Subject RE: [firebird-support] Major query performance problems
Author Svein Erling Tysvær
>>> First thing I would try, _especially_ since you use inner joins, would
>>> be changing the order of the tables: Instead of
>>> SELECT a.id, b.id FROM a JOIN b WHERE ...
>>> try
>>> SELECT a.id, b.id FROM b JOIN a WHERE ...
>>
>> The order of tables in an inner join is not significant to the
>> Firebird optimizer.
>
>That may be so in theory, but in practice it _is_ significant.

Are you sure, Pepak? My experience tells me (albeit I'm mostly on Firebird 1.5) that as long as all joins in a query are inner joins (add one left join anywhere except at the end of the query and things are different) that the optimizer places the tables in the order it finds most suitable in the PLAN regardless of which table is first in the query.

>>> Second thing, it's been my experience that inner joins tend to be much
>>> slower than outer joins with Firebird (probably a problem with my
>>> optimizations, but the end result is that I am getting much better
>>> performance from SELECT a.id, b.id FROM a LEFT JOIN b WHERE ... than
>>> from SELECT a.id, b.id FROM a JOIN b WHERE ...
>>
>> You really ought to look at the plans and the index statistics.
>> What your seeing is not normal.
>
>Again, it may not be normal in theory, but it is common in practice.
>Sure, plans are the problem, but every time I checked them, they seemed
>quite reasonable.

LEFT JOIN gives the optimizer less choice as to which plan it can choose and can be used as an alternative to +0 or ||'' when doing 'manual optimization' (though take care, the result set may be different if the right side table isn't mentioned in the WHERE clause). Preventing the optimizer from using certain indexes (which is a result of using LEFT JOIN) can be useful, but normally one ought to first try [INNER] JOIN and only change to LEFT [OUTER] JOIN if the plan looks suboptimal. Sure, the optimizer sometimes makes mistakes, but recommending people to generally use LEFT JOIN rather than [INNER] JOIN will result in 'random performance' rather than 'good performance most of the time'. Also, I expect the optimizer to make much better plans once we get histograms (Firebird 3), and I fear that LEFT JOIN (or +0 or ||'') may mean that you miss that improvement (i.e. that Firebird will not be able to use the ideal plan).

>> My recollection is that an outer join with conditions on both
>> tables is turned into an inner join.
>
>Again, maybe. But it still tends to improve the performance a lot.

Here, I think what Ann is saying is partially wrong (the mother of InterBase is among the very few I've never ever seen write anything incorrect before, but at least my experience with Fb 1.5 differs slightly from her statement above).
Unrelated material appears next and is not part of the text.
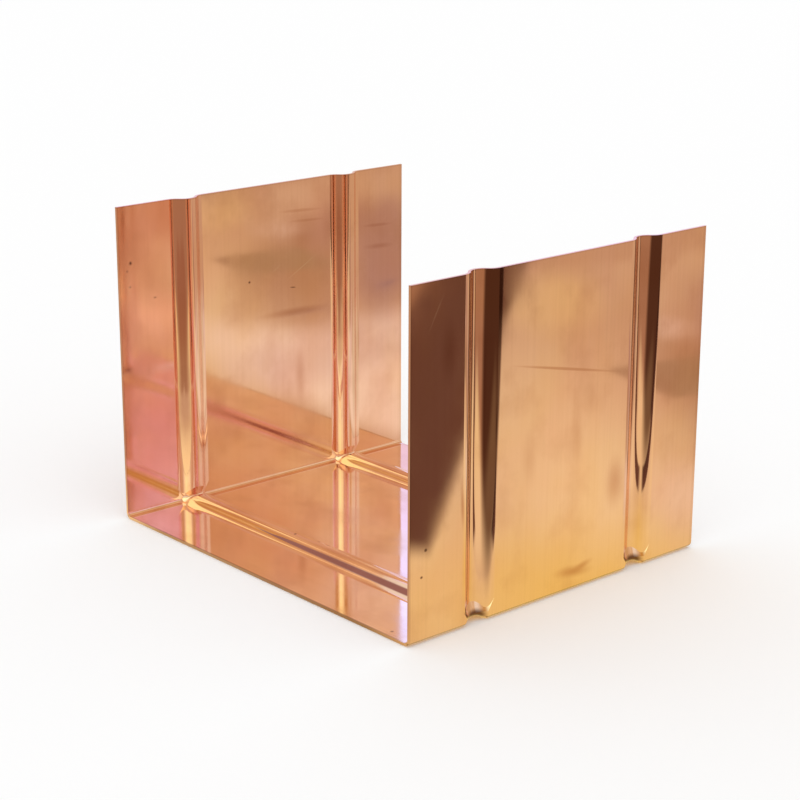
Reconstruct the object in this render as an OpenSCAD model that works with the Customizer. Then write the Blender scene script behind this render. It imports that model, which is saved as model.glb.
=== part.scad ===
// Gutter union: a U-shaped channel folded from one copper sheet.
// X runs across the gutter, Y along it, Z up. The origin is under the middle of the floor.
// Two round beads run up one wall, across the floor and up the other wall. They stand
// into the channel and are hollow outside. Folding presses them down in the corners.

/* [Channel] */
// clear width between the two walls, which is the outer width of the gutter it takes
gutter_w = 100; // [80:1:150]
// clear depth from the floor to the top edges
gutter_d = 74.5; // [55:0.5:120]
// length along the run of the gutter
union_l = 86.5; // [72:0.5:140]

/* [Sheet] */
// thickness of the sheet
sheet_t = 0.6; // [0.5:0.05:0.8]
// radius inside each fold
fold_r = 0.9; // [0.5:0.1:1.4]

/* [Beads] */
// distance from each end of the channel to the middle of its bead
bead_from_end = 19.1; // [14:0.1:28]
// width of a bead from foot to foot
bead_w = 9.6; // [8.6:0.1:11.6]
// how far a bead stands into the channel
bead_h = 2.2; // [1.8:0.1:2.8]
// radius of the hollow along each foot of a bead, inside the channel
bead_foot_r = 2.9; // [2.2:0.1:3.4]

/* [Pressed corners] */
// how far a bead still stands where it goes round a fold
corner_h = 1.15; // [0.9:0.05:1.5]
// how far in each foot of a bead is pressed where it goes round a fold
corner_in = 1.8; // [1.2:0.1:2.2]
// radius at which the pressed crown turns up the wall, inside the channel
corner_r = 0.2; // [0.1:0.05:0.6]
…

She is right in that the result set in the actual query in such cases will be identical regardless of type of join (except where checking for NULL or using OR rather than AND), but LEFT JOIN prevents the optimizer from putting the right table before the left table in the plan, so it can have an effect on execution time (for better or for worse).

(adding a bit from Anns other reply)
>OK, as Svein said, you've got a field with two values ... and probably a
>preponderance of one over the other. Firebird handles that case badly.
>The work around, as he said, is to make the index look unusable
>if you're selecting on the value that is vastly more common.

Did I say that? OK, maybe I did. However, from the timing Alec reports, I think that PC.IS_MARKED_DELETED = 1 is pretty selective and that that index ought to be used and that avoiding the index only ought to be done if matching PC.IS_MARKED_DELETED against the other value.

> That's the same plan as the first query, and yet the results are very different... Odd indeed.

Oh, 30 mins vs 23 seconds - I never noticed that - I thought the difference was only 7 seconds. Has the timing been verified by running each query several times and where there lots of other things going on in the database while the queries were run? Are PHYSICAL_COPY and COPY tables or views? That kind of difference surely puzzles us... Though the prepare time for the first two queries also seem terrible, why would you need 1-3 seconds to prepare statements involving two tables (assuming they're not complex views) with a simple join and one or two fields referenced in the where clause? The last 0.094 prepare time sounds a lot more sensible than 1.203 or 2.625.

Set